»»

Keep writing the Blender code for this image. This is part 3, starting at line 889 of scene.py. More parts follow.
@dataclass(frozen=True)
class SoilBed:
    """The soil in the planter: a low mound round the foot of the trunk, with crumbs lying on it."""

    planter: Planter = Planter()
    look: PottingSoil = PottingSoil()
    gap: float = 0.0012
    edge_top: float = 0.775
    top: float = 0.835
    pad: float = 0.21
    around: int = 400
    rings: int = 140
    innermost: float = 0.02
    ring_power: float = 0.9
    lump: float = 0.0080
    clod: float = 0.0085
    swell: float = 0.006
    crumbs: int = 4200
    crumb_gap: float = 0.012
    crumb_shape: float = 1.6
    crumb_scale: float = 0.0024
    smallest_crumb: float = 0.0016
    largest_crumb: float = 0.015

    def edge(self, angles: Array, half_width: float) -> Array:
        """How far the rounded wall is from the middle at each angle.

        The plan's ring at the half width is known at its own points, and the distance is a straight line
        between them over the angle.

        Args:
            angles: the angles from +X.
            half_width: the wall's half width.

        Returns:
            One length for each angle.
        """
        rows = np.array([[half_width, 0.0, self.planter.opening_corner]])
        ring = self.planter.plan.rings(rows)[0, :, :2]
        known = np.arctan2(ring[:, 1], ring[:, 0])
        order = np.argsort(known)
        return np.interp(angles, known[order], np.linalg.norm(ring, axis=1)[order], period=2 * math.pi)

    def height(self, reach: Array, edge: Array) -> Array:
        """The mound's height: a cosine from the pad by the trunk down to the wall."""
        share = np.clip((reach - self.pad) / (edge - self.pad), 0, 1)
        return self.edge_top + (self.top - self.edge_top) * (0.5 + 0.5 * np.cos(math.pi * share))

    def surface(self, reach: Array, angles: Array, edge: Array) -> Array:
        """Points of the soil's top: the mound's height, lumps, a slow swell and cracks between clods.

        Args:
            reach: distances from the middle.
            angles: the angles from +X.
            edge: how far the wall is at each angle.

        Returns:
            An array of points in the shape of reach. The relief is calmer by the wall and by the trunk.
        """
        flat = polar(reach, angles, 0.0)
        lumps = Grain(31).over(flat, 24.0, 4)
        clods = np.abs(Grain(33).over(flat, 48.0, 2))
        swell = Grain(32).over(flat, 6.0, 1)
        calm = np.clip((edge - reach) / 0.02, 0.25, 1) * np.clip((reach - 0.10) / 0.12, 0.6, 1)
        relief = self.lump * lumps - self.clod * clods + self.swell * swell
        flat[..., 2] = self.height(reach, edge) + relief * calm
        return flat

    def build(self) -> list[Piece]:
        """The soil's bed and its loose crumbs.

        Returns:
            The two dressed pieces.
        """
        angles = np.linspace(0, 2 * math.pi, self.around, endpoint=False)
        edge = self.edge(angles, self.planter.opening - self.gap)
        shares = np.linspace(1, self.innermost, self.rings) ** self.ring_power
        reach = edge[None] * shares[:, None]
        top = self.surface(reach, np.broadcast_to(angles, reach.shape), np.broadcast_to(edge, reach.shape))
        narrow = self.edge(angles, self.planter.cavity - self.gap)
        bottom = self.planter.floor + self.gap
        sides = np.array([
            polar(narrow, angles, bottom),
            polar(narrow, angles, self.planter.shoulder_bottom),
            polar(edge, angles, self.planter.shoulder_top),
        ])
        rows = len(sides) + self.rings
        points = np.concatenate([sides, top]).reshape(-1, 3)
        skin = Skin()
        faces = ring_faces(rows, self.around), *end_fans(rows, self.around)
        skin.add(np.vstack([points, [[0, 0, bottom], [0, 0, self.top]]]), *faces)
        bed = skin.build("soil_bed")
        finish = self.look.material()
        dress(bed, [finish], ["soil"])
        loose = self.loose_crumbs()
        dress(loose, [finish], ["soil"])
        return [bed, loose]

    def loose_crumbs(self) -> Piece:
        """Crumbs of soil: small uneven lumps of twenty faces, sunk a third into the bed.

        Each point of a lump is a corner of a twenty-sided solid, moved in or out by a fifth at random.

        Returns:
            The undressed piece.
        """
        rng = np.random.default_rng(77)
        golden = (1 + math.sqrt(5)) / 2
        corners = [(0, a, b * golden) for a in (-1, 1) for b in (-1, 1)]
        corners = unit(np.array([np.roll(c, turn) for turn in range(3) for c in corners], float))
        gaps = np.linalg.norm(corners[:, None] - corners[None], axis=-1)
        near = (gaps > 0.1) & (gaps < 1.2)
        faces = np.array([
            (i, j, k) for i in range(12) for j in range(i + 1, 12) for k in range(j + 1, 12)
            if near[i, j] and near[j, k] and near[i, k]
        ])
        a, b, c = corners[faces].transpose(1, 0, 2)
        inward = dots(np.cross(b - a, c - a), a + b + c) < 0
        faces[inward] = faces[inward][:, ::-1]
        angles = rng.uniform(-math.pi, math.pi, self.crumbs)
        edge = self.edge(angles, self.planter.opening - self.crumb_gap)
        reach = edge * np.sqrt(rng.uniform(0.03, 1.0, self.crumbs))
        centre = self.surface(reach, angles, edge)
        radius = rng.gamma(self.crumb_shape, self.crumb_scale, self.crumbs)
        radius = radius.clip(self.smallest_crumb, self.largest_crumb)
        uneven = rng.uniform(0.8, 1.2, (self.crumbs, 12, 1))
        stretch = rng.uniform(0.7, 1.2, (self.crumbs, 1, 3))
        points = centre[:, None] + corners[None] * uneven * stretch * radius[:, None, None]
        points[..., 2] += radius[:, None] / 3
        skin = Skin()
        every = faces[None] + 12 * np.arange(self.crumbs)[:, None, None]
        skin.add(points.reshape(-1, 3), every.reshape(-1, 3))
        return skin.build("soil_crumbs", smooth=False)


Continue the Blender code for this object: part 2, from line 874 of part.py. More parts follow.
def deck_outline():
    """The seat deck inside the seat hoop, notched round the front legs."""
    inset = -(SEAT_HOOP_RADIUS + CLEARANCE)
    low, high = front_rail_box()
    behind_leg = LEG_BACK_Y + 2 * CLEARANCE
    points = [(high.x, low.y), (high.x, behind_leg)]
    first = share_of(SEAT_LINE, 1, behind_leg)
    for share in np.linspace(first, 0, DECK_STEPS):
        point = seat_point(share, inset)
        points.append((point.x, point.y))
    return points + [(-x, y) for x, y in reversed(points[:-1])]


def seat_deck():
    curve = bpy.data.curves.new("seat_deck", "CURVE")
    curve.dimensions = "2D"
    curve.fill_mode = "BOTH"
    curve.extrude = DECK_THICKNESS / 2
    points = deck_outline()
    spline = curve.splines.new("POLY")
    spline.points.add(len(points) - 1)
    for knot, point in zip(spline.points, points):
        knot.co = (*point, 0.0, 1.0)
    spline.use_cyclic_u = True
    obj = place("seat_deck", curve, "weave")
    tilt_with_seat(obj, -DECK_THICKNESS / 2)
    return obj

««

# Given instruction
Reproduce the records above exactly, from the first line through the line containing "cracks between clods.", and output nothing else.

# Answer to the problem
Keep writing the Blender code for this image. This is part 3, starting at line 889 of scene.py. More parts follow.
@dataclass(frozen=True)
class SoilBed:
    """The soil in the planter: a low mound round the foot of the trunk, with crumbs lying on it."""

    planter: Planter = Planter()
    look: PottingSoil = PottingSoil()
    gap: float = 0.0012
    edge_top: float = 0.775
    top: float = 0.835
    pad: float = 0.21
    around: int = 400
    rings: int = 140
    innermost: float = 0.02
    ring_power: float = 0.9
    lump: float = 0.0080
    clod: float = 0.0085
    swell: float = 0.006
    crumbs: int = 4200
    crumb_gap: float = 0.012
    crumb_shape: float = 1.6
    crumb_scale: float = 0.0024
    smallest_crumb: float = 0.0016
    largest_crumb: float = 0.015

    def edge(self, angles: Array, half_width: float) -> Array:
        """How far the rounded wall is from the middle at each angle.

        The plan's ring at the half width is known at its own points, and the distance is a straight line
        between them over the angle.

        Args:
            angles: the angles from +X.
            half_width: the wall's half width.

        Returns:
            One length for each angle.
        """
        rows = np.array([[half_width, 0.0, self.planter.opening_corner]])
        ring = self.planter.plan.rings(rows)[0, :, :2]
        known = np.arctan2(ring[:, 1], ring[:, 0])
        order = np.argsort(known)
        return np.interp(angles, known[order], np.linalg.norm(ring, axis=1)[order], period=2 * math.pi)

    def height(self, reach: Array, edge: Array) -> Array:
        """The mound's height: a cosine from the pad by the trunk down to the wall."""
        share = np.clip((reach - self.pad) / (edge - self.pad), 0, 1)
        return self.edge_top + (self.top - self.edge_top) * (0.5 + 0.5 * np.cos(math.pi * share))

    def surface(self, reach: Array, angles: Array, edge: Array) -> Array:
        """Points of the soil's top: the mound's height, lumps, a slow swell and cracks between clods.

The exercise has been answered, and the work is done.